# Diet of P22



## nukehayes (Sep 22, 2006)

I just bought a brick of Remington "Golden bullets" Should the P22 digest these well? I have almost zero experiance with a recoil operated .22 pistol. The box says 36 grains plated HP 1280 fps @ muzzle. I wanted to get a form of plated bullets to reduce barrel fouling. thanks in advance. Can't wait to go give this little jewel a try.


----------



## GypsyBill (Mar 16, 2007)

In talking to the guys over at Rim Fire Central, RGB's (Remington Gold Bullets) seem to the choice of many... either in the HP or round nose.. I picked up a brick of RGB 40gr rnd nose to shoot thru my newly aquired P22 so I hope they are correct... others with more experience with the P22 should chim in soon...


----------



## 2FNSLO (Mar 5, 2007)

mine seems to eat them just fine.

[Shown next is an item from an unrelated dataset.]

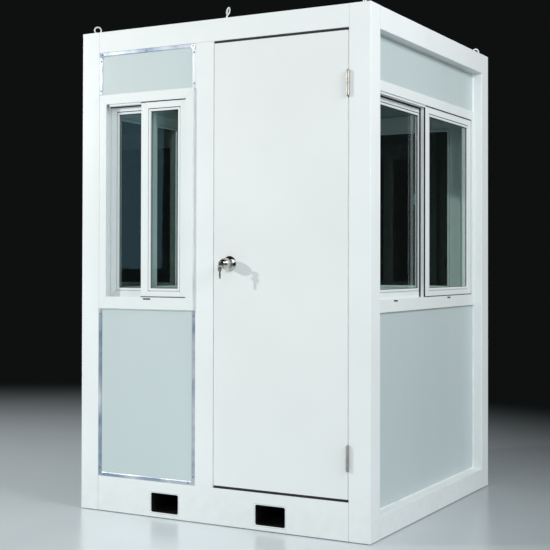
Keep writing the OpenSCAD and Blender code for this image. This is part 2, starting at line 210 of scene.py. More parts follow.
# %% Mitred frames
def mitred(profile, low, high, widths, y, seam=0.5, gap=0.1):
    """Four bars round an opening: bottom, right, top and left. widths is one width, or those of
    the left, right, bottom and top bars. The profile is (share, depth) pairs: the share is 0 at
    a bar's outer edge and 1 at its inner edge, and the depth counts from y. Each point runs
    straight from mitre to mitre. A bar ends a gap short of the mitre and is drawn in over the
    seam, its last bit, so that the joint shows as a fine line."""
    left, right, bottom, top = np.broadcast_to(widths, 4)
    scale = [np.mean(widths), 1]
    small = inset(profile * scale, seam) / scale

    def corner(k, shape, shift):
        x = (low[0] + shape[:, 0] * left, high[0] - shape[:, 0] * right)[k in (1, 2)]
        z = (low[1] + shape[:, 0] * bottom, high[1] - shape[:, 0] * top)[k in (2, 3)]
        return np.stack([x + shift[0], y + shape[:, 1], z + shift[1]], 1)

    bars = []
    for k, way in enumerate(([1, 0], [0, 1], [-1, 0], [0, -1])):
        after, end, seamed = (k + 1) % 4, np.multiply(way, gap), np.multiply(way, gap + seam)
        rings = [corner(k, small, end), corner(k, profile, seamed)]
        rings += [corner(after, profile, -seamed), corner(after, small, -end)]
        bars.append(grid(np.array(rings)))
    return bars


# %% Surfaces in other places
def moved(surfaces, shift=(0, 0, 0), turn=np.eye(3)):
    """The surfaces turned by a matrix about the origin, and then shifted."""
    return [(points @ turn.T + np.array(shift), *rest) for points, *rest in surfaces]


def spin(degrees, axis="Z"):
    """Matrix of a turn about one axis."""
    return np.array(Matrix.Rotation(math.radians(degrees), 3, axis))


WALLS = {"front": 0, "right": 90, "rear": 180, "left": 270}


def on_wall(side, surfaces):
    """Surfaces drawn for the front wall, turned about the cabin's middle to another wall."""
    return moved(surfaces, turn=spin(WALLS[side]))


# %% [markdown]
# ## From arrays to a Blender object
#
# `piece` joins surfaces into one mesh, turns every face outwards, shades it smooth and marks
# edges sharper than an angle. Then it says which body of the cabin the piece moves with, and
# which CAD nodes it stands for. Objects stay at the origin, with their place in their mesh,
# so that patterns in object coordinates stay put when the door swings.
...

Even the ones that don't fire in my 10/22.


----------



## Catbird (Aug 2, 2006)

I have two Walther P22s (and several other .22lr guns, as well) and I don't care for the Remington Golden Bullet ammunition. From my experiences, it is much too inconsistent in its performance. Specifically, a high percentage (5%) of the rounds seem VERY underpowered as if somehow gunpowder failed to be loaded into the case during the manufacturing process; they sound much like my pellet gun and fail to cycle the slide. Sometimes, they sound a tad louder and may (or may not) cycle the slide. As soon as my onhand supply of Remington GBs are gone, I won't buy any more.

For .22lr bulk ammo, I now buy the Federal Value Pack of 550 rounds from Wal-Mart for approx. $10 and am extremely satisfied.

This stuff:


----------



## JerryD (Apr 17, 2007)

Mine shoots them just fine, but I like the Federals better. I haven't had any problems with any of the ammo I have run through my P22.


----------